--- What is needed ---
Extract exactly those lines that lie between the start of the material and the line with "PUNCHED_LIP_DEPTH = 0.18", including both boundary lines and no others.

--- Supplied material ---
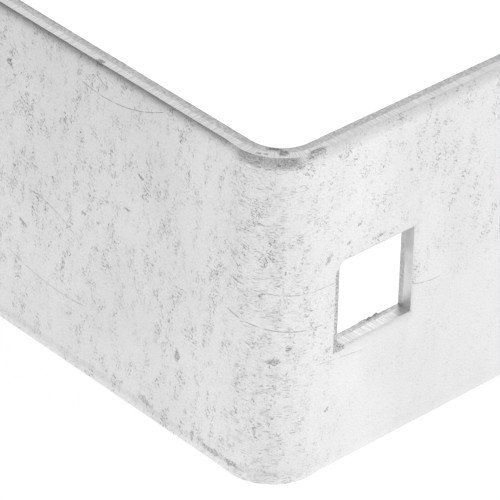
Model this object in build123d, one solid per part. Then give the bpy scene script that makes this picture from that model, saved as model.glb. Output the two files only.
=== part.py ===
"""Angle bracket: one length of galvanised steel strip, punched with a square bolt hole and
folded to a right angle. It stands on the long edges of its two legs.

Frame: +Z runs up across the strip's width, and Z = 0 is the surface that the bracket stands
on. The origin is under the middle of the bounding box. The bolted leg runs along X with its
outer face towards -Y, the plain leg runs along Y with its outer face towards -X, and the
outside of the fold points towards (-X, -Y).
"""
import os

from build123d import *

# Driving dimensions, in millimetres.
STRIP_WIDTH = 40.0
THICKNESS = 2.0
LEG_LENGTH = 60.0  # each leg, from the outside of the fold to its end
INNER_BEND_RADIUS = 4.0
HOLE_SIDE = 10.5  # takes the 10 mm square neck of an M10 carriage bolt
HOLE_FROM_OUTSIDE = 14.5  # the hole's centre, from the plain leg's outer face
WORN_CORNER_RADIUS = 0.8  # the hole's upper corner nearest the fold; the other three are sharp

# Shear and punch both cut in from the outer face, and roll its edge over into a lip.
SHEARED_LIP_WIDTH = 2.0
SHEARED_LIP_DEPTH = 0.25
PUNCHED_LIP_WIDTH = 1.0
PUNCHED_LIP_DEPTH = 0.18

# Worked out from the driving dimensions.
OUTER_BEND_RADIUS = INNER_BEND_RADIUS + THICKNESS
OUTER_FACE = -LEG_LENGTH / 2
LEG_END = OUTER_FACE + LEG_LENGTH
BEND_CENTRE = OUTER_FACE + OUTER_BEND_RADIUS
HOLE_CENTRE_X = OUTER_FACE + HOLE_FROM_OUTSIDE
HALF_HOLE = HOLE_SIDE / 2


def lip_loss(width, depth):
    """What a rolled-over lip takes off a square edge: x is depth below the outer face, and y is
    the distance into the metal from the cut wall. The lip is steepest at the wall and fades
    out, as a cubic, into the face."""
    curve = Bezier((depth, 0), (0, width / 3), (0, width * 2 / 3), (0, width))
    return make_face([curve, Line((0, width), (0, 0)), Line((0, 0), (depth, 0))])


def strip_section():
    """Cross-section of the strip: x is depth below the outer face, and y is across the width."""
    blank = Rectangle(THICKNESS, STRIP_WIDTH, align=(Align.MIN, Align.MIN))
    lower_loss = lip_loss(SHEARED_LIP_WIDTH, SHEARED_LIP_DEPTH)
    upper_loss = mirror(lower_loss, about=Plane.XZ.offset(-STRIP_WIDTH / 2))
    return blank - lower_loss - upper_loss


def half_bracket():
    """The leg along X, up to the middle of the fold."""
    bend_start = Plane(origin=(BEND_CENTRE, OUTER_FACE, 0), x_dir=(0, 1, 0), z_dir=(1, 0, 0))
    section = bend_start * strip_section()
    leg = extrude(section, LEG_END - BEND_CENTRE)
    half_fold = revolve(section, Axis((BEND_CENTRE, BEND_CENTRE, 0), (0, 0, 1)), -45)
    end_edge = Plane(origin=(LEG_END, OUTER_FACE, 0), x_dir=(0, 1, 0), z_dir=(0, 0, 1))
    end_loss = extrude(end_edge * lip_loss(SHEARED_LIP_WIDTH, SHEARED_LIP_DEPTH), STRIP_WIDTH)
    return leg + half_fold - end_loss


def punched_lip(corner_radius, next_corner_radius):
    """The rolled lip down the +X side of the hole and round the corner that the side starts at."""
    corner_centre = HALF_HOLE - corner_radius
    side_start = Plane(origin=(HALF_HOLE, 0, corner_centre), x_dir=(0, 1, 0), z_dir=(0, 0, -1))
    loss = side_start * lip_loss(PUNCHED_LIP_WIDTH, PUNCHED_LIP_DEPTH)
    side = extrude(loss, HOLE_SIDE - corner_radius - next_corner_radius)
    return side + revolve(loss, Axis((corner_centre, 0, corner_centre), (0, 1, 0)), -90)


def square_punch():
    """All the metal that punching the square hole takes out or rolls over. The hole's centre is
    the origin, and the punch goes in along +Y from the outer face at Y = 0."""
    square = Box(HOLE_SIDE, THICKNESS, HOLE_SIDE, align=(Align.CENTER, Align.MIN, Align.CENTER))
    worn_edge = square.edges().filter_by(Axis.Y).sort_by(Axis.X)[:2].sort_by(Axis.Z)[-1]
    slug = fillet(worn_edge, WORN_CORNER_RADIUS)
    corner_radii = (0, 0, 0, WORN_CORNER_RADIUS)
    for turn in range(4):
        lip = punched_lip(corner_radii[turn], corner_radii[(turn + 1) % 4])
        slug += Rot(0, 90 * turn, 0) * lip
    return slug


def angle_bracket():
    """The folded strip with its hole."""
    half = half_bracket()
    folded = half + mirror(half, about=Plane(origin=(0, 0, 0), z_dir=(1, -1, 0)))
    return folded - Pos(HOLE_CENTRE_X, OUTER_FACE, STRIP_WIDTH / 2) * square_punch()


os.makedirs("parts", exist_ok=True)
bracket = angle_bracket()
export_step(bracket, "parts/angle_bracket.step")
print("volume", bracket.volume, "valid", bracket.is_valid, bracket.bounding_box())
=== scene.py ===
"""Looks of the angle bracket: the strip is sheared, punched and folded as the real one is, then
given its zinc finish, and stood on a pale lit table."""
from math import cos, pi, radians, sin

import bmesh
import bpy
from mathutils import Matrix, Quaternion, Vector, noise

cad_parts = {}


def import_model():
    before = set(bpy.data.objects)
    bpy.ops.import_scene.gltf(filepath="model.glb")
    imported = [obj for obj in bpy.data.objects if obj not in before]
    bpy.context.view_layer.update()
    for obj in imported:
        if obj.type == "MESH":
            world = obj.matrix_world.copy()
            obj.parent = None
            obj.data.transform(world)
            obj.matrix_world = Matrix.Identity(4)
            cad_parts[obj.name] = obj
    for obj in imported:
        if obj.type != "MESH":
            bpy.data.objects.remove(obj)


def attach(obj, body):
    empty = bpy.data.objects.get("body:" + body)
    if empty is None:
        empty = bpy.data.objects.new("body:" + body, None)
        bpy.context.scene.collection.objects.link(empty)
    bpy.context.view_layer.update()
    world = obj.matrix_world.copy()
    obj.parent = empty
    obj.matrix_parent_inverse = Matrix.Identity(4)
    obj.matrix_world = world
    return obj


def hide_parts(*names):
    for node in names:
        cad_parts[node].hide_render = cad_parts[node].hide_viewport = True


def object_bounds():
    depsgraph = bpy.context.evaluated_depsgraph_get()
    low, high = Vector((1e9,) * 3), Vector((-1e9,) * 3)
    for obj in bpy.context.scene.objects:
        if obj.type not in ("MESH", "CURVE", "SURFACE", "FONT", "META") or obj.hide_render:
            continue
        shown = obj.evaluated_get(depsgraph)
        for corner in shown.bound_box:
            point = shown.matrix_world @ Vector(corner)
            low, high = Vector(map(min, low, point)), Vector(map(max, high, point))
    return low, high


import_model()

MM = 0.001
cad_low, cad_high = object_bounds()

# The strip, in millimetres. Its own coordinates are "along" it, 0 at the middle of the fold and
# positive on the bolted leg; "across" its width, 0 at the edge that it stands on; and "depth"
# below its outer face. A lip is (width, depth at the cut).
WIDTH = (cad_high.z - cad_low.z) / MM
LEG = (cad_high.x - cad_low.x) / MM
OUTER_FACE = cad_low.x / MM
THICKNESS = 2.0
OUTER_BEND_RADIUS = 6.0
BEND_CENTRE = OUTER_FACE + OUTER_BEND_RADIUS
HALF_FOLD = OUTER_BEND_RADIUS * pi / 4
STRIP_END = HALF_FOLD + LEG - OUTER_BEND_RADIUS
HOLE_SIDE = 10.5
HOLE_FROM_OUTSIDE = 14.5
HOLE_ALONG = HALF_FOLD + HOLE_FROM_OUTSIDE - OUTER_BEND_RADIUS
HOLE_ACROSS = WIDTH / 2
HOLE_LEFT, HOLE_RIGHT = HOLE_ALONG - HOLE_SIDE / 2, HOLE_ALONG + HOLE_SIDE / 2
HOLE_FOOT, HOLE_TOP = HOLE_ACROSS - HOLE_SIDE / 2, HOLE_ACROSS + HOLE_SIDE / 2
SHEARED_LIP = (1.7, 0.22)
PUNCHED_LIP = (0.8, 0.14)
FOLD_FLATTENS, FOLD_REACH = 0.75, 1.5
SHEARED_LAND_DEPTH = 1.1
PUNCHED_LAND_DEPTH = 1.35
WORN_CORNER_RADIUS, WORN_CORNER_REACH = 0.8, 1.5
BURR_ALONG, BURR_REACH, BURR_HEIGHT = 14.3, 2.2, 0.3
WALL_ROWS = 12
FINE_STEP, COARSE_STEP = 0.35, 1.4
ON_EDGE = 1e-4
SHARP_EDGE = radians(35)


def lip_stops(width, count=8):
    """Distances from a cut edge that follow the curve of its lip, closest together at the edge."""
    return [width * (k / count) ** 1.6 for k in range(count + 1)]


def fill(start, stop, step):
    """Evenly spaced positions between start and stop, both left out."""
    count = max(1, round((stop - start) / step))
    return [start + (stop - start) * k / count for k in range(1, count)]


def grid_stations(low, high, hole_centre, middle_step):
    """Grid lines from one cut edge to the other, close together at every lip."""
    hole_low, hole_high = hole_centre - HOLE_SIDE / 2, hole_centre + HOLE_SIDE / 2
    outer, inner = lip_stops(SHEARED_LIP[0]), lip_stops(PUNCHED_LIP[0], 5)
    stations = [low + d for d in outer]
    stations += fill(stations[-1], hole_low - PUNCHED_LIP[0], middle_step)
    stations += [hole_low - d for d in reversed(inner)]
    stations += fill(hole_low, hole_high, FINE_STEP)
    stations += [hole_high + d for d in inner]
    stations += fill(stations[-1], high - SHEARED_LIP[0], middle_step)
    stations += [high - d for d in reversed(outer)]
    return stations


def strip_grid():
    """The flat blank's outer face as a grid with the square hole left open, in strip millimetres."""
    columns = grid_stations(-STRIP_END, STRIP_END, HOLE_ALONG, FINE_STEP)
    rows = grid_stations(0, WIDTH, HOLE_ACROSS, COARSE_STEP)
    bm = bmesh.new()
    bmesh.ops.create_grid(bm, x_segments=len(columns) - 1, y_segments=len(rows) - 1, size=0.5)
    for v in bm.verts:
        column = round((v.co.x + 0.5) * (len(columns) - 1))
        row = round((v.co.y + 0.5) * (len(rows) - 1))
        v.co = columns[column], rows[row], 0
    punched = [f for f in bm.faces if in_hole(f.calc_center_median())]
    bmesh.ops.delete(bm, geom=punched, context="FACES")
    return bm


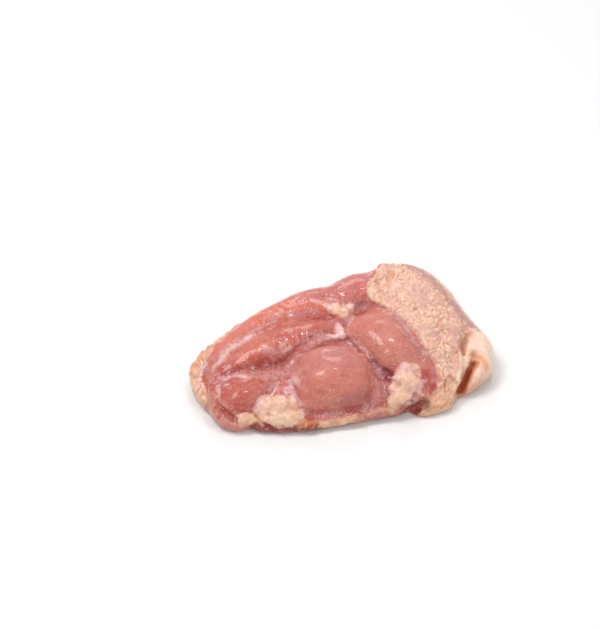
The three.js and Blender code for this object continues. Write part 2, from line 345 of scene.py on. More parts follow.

--- Response ---
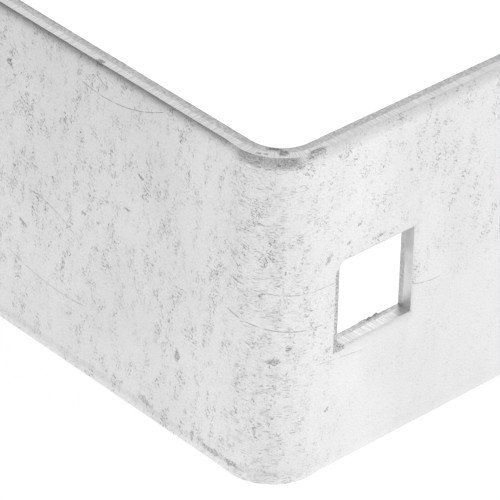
Model this object in build123d, one solid per part. Then give the bpy scene script that makes this picture from that model, saved as model.glb. Output the two files only.
=== part.py ===
"""Angle bracket: one length of galvanised steel strip, punched with a square bolt hole and
folded to a right angle. It stands on the long edges of its two legs.

Frame: +Z runs up across the strip's width, and Z = 0 is the surface that the bracket stands
on. The origin is under the middle of the bounding box. The bolted leg runs along X with its
outer face towards -Y, the plain leg runs along Y with its outer face towards -X, and the
outside of the fold points towards (-X, -Y).
"""
import os

from build123d import *

# Driving dimensions, in millimetres.
STRIP_WIDTH = 40.0
THICKNESS = 2.0
LEG_LENGTH = 60.0  # each leg, from the outside of the fold to its end
INNER_BEND_RADIUS = 4.0
HOLE_SIDE = 10.5  # takes the 10 mm square neck of an M10 carriage bolt
HOLE_FROM_OUTSIDE = 14.5  # the hole's centre, from the plain leg's outer face
WORN_CORNER_RADIUS = 0.8  # the hole's upper corner nearest the fold; the other three are sharp

# Shear and punch both cut in from the outer face, and roll its edge over into a lip.
SHEARED_LIP_WIDTH = 2.0
SHEARED_LIP_DEPTH = 0.25
PUNCHED_LIP_WIDTH = 1.0
PUNCHED_LIP_DEPTH = 0.18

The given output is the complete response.